▸ Task statement: Quote exactly and only this range of lines in the data below: the line that holds "Keep writing the" to the line that holds "dark = dark * (1 - 0.5 * shoulder)", both included.

▸ Material provided:
____________

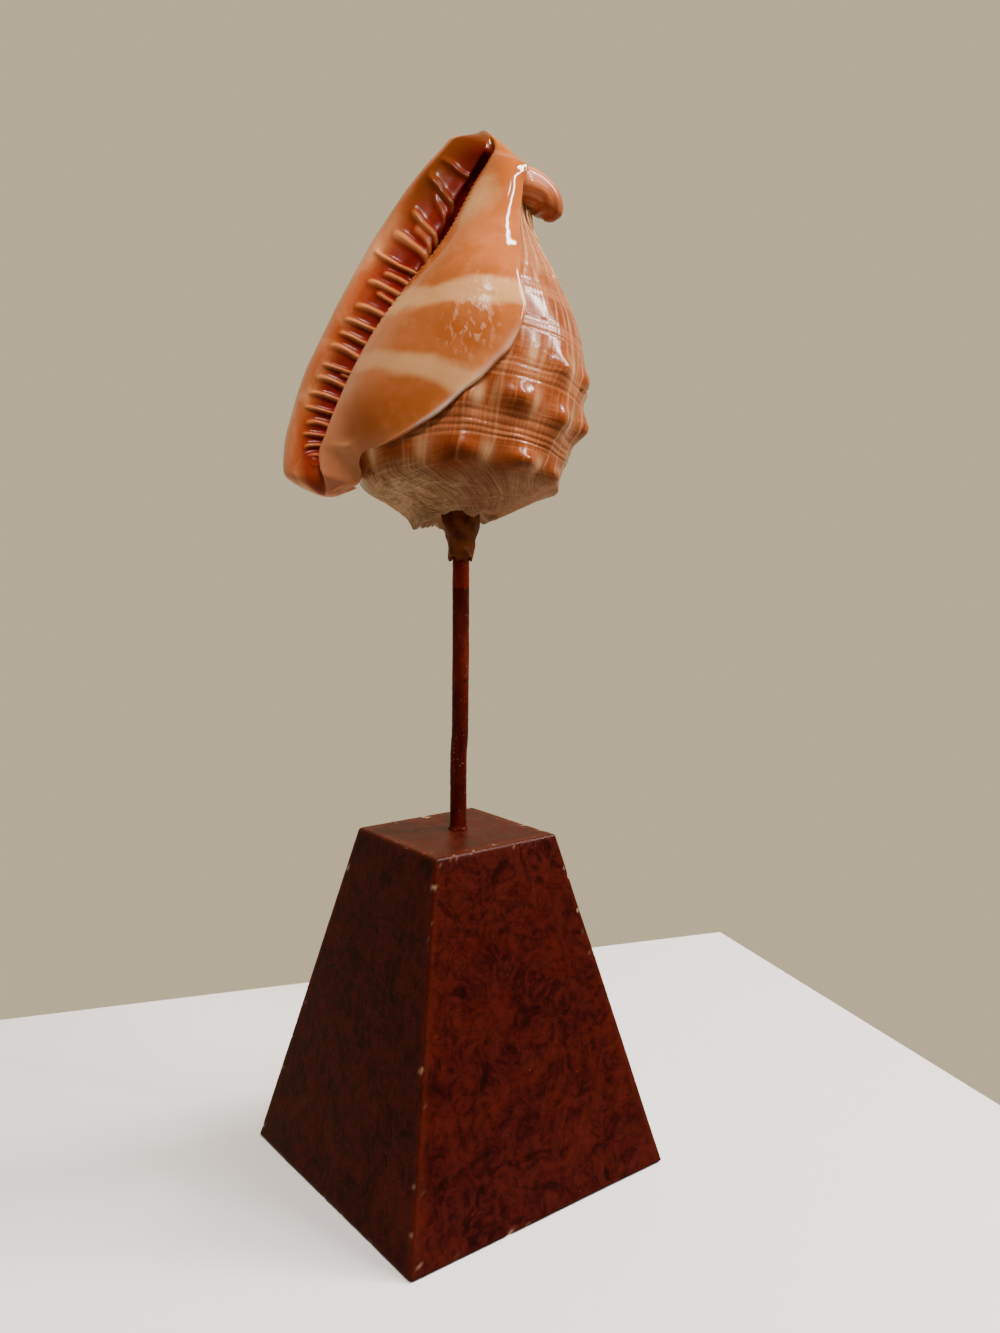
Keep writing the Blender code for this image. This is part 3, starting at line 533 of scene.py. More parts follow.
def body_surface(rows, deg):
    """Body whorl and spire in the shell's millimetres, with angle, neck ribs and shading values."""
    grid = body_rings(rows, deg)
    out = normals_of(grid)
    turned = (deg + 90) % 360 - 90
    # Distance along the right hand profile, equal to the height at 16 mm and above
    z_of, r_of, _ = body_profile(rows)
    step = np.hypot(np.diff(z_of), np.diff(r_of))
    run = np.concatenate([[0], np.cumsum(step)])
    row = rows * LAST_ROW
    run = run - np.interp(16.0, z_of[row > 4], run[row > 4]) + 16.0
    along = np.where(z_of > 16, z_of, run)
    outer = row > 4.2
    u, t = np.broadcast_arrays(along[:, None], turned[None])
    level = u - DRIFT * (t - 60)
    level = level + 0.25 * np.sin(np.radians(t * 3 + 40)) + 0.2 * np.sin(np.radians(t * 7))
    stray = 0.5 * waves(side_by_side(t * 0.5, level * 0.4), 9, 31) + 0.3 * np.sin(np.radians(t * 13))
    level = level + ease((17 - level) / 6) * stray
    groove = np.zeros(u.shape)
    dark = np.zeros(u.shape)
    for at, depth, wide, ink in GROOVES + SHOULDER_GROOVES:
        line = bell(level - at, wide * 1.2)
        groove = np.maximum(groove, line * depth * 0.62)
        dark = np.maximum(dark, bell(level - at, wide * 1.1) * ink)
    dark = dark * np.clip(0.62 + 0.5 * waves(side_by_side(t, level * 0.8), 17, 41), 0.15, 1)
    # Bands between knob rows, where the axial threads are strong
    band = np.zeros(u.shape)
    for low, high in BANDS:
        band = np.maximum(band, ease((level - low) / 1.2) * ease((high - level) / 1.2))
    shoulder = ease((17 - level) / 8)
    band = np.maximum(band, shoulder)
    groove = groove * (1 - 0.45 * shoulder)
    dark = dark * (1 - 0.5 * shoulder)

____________

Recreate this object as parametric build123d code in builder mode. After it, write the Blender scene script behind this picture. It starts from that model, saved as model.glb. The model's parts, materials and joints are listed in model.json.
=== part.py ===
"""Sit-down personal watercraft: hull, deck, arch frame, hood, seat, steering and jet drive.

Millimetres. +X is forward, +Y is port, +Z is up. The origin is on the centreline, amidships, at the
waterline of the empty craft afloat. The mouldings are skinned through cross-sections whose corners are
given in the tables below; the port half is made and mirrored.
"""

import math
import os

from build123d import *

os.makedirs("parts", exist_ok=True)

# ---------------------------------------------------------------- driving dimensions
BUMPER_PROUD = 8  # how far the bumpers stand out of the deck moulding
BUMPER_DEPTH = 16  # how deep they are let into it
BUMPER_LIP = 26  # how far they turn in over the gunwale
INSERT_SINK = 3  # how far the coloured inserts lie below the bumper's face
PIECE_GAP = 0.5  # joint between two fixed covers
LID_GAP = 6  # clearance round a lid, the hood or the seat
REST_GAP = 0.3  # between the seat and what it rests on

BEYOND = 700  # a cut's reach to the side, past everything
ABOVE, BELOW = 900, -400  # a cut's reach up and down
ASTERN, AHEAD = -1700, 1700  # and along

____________

▸ Answer to this problem:
Keep writing the Blender code for this image. This is part 3, starting at line 533 of scene.py. More parts follow.
def body_surface(rows, deg):
    """Body whorl and spire in the shell's millimetres, with angle, neck ribs and shading values."""
    grid = body_rings(rows, deg)
    out = normals_of(grid)
    turned = (deg + 90) % 360 - 90
    # Distance along the right hand profile, equal to the height at 16 mm and above
    z_of, r_of, _ = body_profile(rows)
    step = np.hypot(np.diff(z_of), np.diff(r_of))
    run = np.concatenate([[0], np.cumsum(step)])
    row = rows * LAST_ROW
    run = run - np.interp(16.0, z_of[row > 4], run[row > 4]) + 16.0
    along = np.where(z_of > 16, z_of, run)
    outer = row > 4.2
    u, t = np.broadcast_arrays(along[:, None], turned[None])
    level = u - DRIFT * (t - 60)
    level = level + 0.25 * np.sin(np.radians(t * 3 + 40)) + 0.2 * np.sin(np.radians(t * 7))
    stray = 0.5 * waves(side_by_side(t * 0.5, level * 0.4), 9, 31) + 0.3 * np.sin(np.radians(t * 13))
    level = level + ease((17 - level) / 6) * stray
    groove = np.zeros(u.shape)
    dark = np.zeros(u.shape)
    for at, depth, wide, ink in GROOVES + SHOULDER_GROOVES:
        line = bell(level - at, wide * 1.2)
        groove = np.maximum(groove, line * depth * 0.62)
        dark = np.maximum(dark, bell(level - at, wide * 1.1) * ink)
    dark = dark * np.clip(0.62 + 0.5 * waves(side_by_side(t, level * 0.8), 17, 41), 0.15, 1)
    # Bands between knob rows, where the axial threads are strong
    band = np.zeros(u.shape)
    for low, high in BANDS:
        band = np.maximum(band, ease((level - low) / 1.2) * ease((high - level) / 1.2))
    shoulder = ease((17 - level) / 8)
    band = np.maximum(band, shoulder)
    groove = groove * (1 - 0.45 * shoulder)
    dark = dark * (1 - 0.5 * shoulder)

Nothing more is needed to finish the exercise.